You do have a right to feel some irritation at these issues. Of course you do. But know that the tipping point is coming—with regards to climate change? Just look at how much of a part of the daily conversation that is these days. It’s on the world political agenda. For goodness’ sake (yes, I’m allowed to say things like that, I’m at that age), China is even taking steps, albeit very small ones, to mitigate their impact on the planet. I know you think it’s been such a long time coming, and that there is so much further to go, and you’re right. But believe me, change is going to start taking place very soon, and it’s going to be huge. Give it five years, and you will be amazed. Really.

And the same can be said about feminism. You worry at the way it seems to be splintering, you worry about the fighting between and within factions. You see the way that women are arguing amongst themselves, and all you want is for them to get along, to be able to see a common cause and join together in solidarity to change the status quo. Two things about this. One: your uneasiness about this comes partly from your own fear of confrontation. We do get over that, but it takes a while, so don’t pay it too much attention. Two: it’s a movement. It moves. You can’t dictate the direction, anymore than anyone else can. You want the conflict to be over, but it is a necessary part of the evolution of ideas; it is an essential element of discussion. Without the conflict, there can’t be a resolution, there would only be a simmering undertone of resentment from those whose voices have been silenced or dismissed. Mostly, though, you need to stop worrying. Passion often manifests as anger, but once the pressure is released, then the real change begins. Again, just give it time.

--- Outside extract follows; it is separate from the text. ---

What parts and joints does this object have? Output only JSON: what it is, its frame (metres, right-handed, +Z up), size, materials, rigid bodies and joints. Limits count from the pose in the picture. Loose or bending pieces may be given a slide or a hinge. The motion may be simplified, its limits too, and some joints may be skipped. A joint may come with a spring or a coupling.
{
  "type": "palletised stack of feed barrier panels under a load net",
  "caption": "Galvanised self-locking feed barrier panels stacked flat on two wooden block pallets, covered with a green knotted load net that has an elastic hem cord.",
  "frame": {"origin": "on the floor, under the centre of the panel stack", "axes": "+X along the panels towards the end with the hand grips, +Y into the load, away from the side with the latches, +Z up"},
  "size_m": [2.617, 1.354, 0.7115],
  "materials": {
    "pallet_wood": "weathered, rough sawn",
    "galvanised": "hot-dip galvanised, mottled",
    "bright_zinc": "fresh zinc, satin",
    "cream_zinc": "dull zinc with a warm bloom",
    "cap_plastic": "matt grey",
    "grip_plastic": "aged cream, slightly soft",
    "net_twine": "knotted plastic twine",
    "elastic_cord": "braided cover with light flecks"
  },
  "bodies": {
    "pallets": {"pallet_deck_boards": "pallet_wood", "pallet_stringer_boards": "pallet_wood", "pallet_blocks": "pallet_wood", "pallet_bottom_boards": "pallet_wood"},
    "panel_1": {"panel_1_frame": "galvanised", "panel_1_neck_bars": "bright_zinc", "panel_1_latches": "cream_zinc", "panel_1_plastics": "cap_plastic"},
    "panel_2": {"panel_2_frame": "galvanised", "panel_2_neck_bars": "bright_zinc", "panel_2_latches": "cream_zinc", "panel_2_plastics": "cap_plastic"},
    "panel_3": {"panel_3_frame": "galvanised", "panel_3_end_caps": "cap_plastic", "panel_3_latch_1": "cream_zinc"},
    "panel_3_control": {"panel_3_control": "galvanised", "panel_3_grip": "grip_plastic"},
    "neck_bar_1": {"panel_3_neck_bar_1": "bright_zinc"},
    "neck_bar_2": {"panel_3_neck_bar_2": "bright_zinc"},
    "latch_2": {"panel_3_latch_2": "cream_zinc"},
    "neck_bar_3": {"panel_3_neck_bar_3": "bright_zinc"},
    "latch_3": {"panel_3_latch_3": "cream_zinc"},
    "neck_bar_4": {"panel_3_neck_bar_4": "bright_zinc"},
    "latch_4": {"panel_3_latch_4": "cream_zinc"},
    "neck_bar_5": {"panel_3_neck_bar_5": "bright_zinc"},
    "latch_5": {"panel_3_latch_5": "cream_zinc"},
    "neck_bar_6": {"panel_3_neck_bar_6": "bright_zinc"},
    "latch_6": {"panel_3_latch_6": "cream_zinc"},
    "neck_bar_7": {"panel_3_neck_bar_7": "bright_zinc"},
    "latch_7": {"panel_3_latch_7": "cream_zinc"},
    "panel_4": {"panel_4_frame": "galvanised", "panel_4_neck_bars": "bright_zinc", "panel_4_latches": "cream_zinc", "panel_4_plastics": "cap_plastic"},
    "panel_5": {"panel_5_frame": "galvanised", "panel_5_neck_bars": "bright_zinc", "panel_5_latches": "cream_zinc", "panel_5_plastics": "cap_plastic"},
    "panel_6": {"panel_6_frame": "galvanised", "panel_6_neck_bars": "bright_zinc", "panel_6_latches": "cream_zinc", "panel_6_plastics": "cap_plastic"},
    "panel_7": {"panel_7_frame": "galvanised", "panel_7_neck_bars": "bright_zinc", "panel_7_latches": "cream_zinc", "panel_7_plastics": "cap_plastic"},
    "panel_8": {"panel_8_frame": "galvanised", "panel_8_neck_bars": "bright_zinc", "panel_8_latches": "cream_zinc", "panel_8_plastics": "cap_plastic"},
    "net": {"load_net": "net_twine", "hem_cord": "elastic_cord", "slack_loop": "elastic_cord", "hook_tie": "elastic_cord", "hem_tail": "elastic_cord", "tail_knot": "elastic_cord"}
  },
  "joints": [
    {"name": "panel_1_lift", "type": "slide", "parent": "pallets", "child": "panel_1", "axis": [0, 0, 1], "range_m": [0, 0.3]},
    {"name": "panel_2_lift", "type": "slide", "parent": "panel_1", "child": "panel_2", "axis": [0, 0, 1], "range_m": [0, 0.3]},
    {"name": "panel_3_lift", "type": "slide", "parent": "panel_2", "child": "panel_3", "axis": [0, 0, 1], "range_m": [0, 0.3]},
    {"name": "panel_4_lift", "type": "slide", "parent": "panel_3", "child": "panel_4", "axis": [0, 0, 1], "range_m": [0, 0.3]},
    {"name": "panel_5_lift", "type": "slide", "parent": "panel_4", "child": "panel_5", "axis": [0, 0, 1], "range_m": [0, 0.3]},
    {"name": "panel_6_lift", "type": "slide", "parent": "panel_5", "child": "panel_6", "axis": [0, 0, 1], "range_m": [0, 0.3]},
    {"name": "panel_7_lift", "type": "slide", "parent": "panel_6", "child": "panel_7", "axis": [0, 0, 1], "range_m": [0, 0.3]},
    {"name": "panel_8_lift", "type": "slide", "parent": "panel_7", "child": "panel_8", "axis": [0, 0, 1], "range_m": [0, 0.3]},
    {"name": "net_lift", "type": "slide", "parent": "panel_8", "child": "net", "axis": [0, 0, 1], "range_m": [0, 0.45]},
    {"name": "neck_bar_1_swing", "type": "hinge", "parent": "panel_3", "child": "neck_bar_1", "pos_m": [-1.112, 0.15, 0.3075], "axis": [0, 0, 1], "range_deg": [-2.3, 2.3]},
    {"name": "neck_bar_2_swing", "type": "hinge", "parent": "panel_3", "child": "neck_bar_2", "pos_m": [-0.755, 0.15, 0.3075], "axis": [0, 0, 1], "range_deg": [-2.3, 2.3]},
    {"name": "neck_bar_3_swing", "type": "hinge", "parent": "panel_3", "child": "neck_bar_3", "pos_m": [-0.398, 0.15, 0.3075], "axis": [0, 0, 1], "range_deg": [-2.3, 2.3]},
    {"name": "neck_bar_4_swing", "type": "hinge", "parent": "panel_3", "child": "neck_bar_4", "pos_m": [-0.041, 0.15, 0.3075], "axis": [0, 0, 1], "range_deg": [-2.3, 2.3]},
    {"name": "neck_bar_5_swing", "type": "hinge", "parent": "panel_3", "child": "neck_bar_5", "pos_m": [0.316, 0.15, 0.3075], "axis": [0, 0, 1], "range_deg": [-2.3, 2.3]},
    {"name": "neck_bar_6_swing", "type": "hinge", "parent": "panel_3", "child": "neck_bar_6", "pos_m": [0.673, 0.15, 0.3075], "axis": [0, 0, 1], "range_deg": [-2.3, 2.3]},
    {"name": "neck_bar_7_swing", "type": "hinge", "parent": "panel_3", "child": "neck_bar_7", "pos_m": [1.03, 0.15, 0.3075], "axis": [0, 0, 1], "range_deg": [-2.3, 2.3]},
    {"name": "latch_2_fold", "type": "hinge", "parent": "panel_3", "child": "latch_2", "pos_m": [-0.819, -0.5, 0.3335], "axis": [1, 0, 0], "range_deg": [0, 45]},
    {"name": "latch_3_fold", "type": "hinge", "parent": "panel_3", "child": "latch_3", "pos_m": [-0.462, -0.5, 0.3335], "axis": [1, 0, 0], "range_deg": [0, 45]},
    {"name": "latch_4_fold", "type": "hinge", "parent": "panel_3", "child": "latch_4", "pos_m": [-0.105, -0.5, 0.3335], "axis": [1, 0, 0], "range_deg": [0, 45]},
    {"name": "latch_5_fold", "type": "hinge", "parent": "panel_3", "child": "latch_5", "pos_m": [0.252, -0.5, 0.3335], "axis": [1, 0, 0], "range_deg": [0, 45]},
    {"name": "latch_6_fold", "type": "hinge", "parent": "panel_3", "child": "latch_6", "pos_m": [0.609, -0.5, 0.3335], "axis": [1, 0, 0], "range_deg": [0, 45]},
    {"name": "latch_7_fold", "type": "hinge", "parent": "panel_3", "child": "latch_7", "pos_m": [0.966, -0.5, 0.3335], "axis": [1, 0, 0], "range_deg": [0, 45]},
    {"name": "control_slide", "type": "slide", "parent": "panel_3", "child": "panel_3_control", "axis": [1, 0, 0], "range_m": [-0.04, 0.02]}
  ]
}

I know your attention span is wandering a little by now—we get better at that, too, but only once the children are all at school, and you can finally get a little more sleep—so I’ll keep this relatively short. I only really wanted to mention the last thing which is bothering you, and that’s social issues. As much as you don’t really like to call yourself a social justice warrior (well, we never really were one for labels of any kind, were we?), you do care deeply about access to healthcare and education. You’ll be pleased to know that your fears about your country’s political future are mostly unfounded. I mean, sure, you still have two more years of the conservative government until they get tossed out in the elections of 2016 (sorry about that: the double-dissolution you’re hoping for never eventuates, no matter how long you hold your breath) but after that, it’s like a switch turns on. In fact, as much as you hate the way the poor, elderly, chronically ill, and disabled people are being demonised right now, the good news is, it mobilises and unites the community in a way that nothing ever has before. Your society starts to become more self-aware, more politically aware, and it is a turning point in your social history. In short, it’s an awesome transformation which is about to take place.

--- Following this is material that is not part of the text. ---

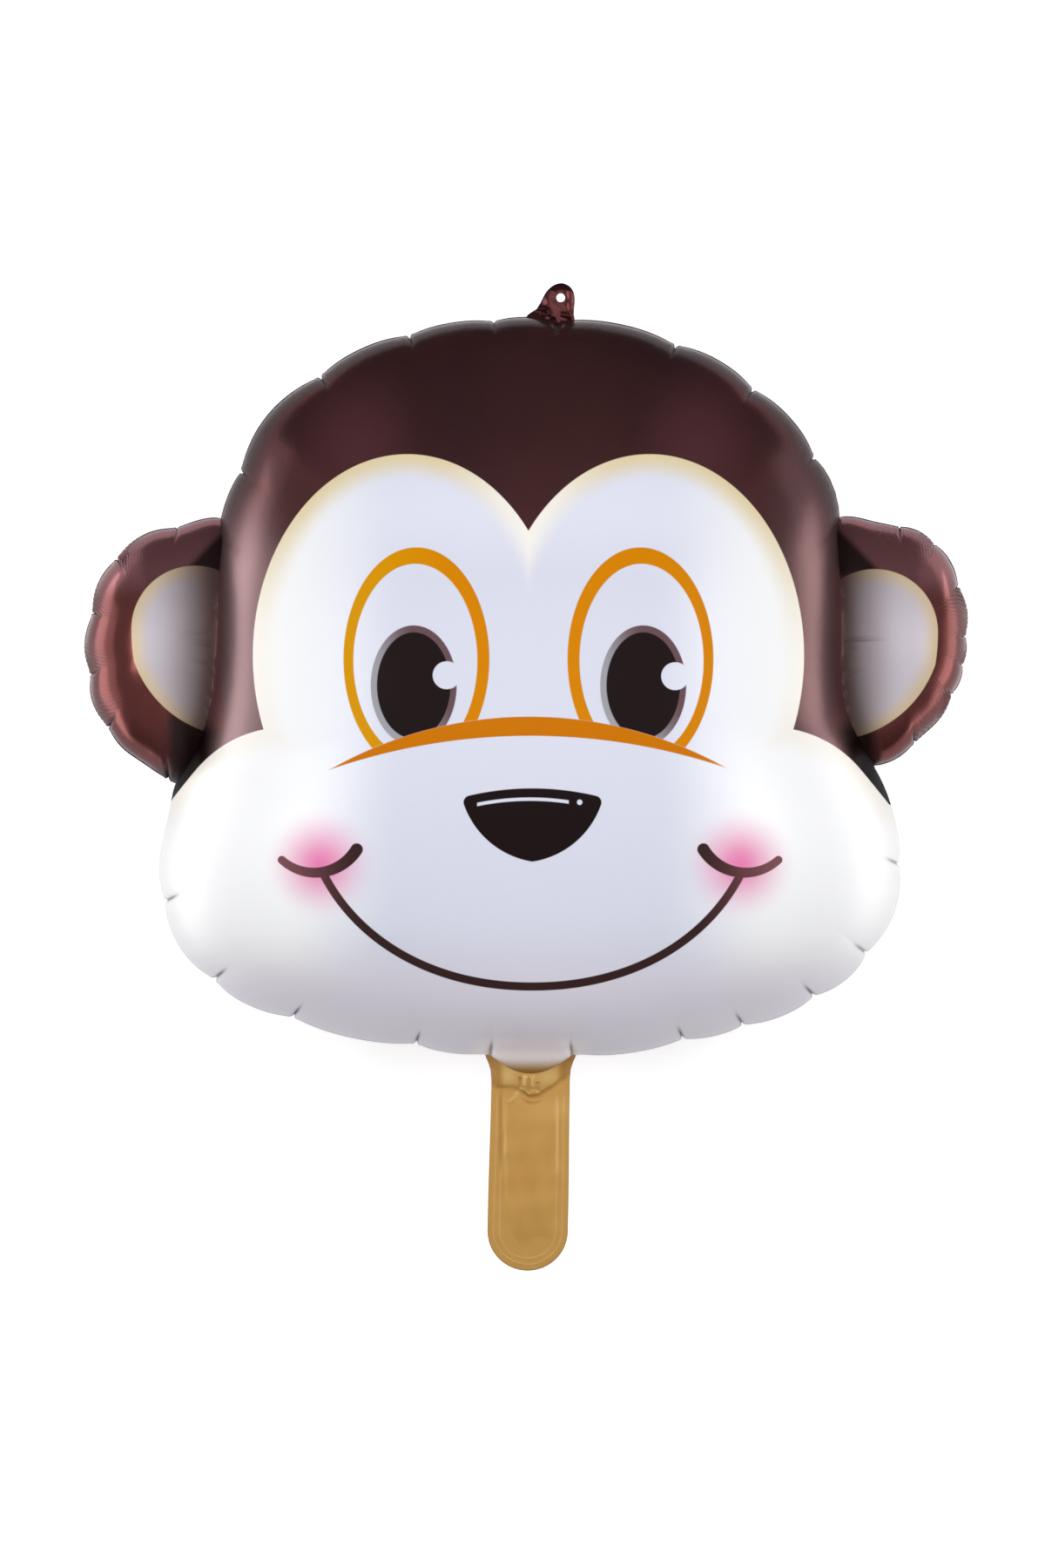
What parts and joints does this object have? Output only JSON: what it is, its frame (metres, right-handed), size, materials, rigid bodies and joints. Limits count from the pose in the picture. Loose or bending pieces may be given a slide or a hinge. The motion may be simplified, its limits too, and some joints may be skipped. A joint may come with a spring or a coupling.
{
  "type": "foil balloon",
  "caption": "Inflated printed foil balloon in the shape of a smiling monkey's head with round ears, a hanging tab and a flat inflation tail, lying face up.",
  "frame": {"origin": "middle of the flattened spot on the back, on which the balloon lies", "axes": "+X across the face, to the right of someone who looks at the face; +Y from the chin to the crown; +Z out of the face"},
  "size_m": [0.6009, 0.6722, 0.2698],
  "materials": {
    "printed_foil": "glossy metallised film with a satin printed face, brown metallic at the crown and the ears and gold on the tail"
  },
  "bodies": {
    "root": {"foil_envelope": "printed_foil"}
  },
  "joints": []
}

And the same can be said for the rest of the world. I’m not going to pretend that there are no longer conflicts and disputes over land and resources, or that people don’t argue about every ridiculous little thing. They do. It’s human nature. But you need to believe me when I tell you that it gets so much better.

Of course you worry about the future—everyone does. Even I do, at the end of our long and healthy life, and as far as I can tell, I’ve only a few more years left on this wonderful planet. You have so much more ahead of you. You wonder how you can best act to make your time here worthwhile? How you can live the best life? Well, I guess I’m fairly qualified to answer that…

Just enjoy yourself. Be passionate, but also compassionate. Be non-judgemental. Be bold. Have convictions, but be willing to change them, should new information come to light. Be excited about what is to come, and what has already gone before.

I love you, even as I find your comparative youth and inexperience endearingly amusing. Take time to laugh. Sleep in when you can, and don’t feel guilty. Drink lots of tea, and hold those close to you very close, until it’s time to let them go. Then, just let them go.

The future is so bright. I guarantee, you’re going to love it.



10 thoughts on “Dear Me: a Letter to Myself, From Myself in 2050.

  1. Pingback: Dear Me: a Letter to Myself, From Myself in 2050. | ugiridharaprasad

  2. My dear Rebecca. Yes, it is good that you should give advice to the younger ones, but don’t be surprised if they ignore it! I agree that we are too impatient at times – I, like you, seem to want things to happen NOW, not later. Perhaps we need to just take a glimpse in the ‘rearview morror’ sometimes and don’t the road safety experts tell us to do that every 7 seconds when we’re driving? Maybe we need to see just how far we have come, rather than concentrate too much on things too far ahead. I remember once when I was bemoaning to a researcher the lack of progress in a difficult project we were undertaking, he said: “But look how far we’ve come!” Sometimes we are too close to the problem to see it objectively – step back and view it from afar. When we’re falling into that hole, we don’t know if it’s a bottomless pti or just a deep hole until we start climbing out.
    Love from your 72 year old Dad

    • HEY THERE, DAD!! It’s good to hear from you 😀

      I agree. The wheels of change turn slowly indeed, and as much as I lament that, we have managed some progress… still a long way to go, but it helps to celebrate how far we’ve come!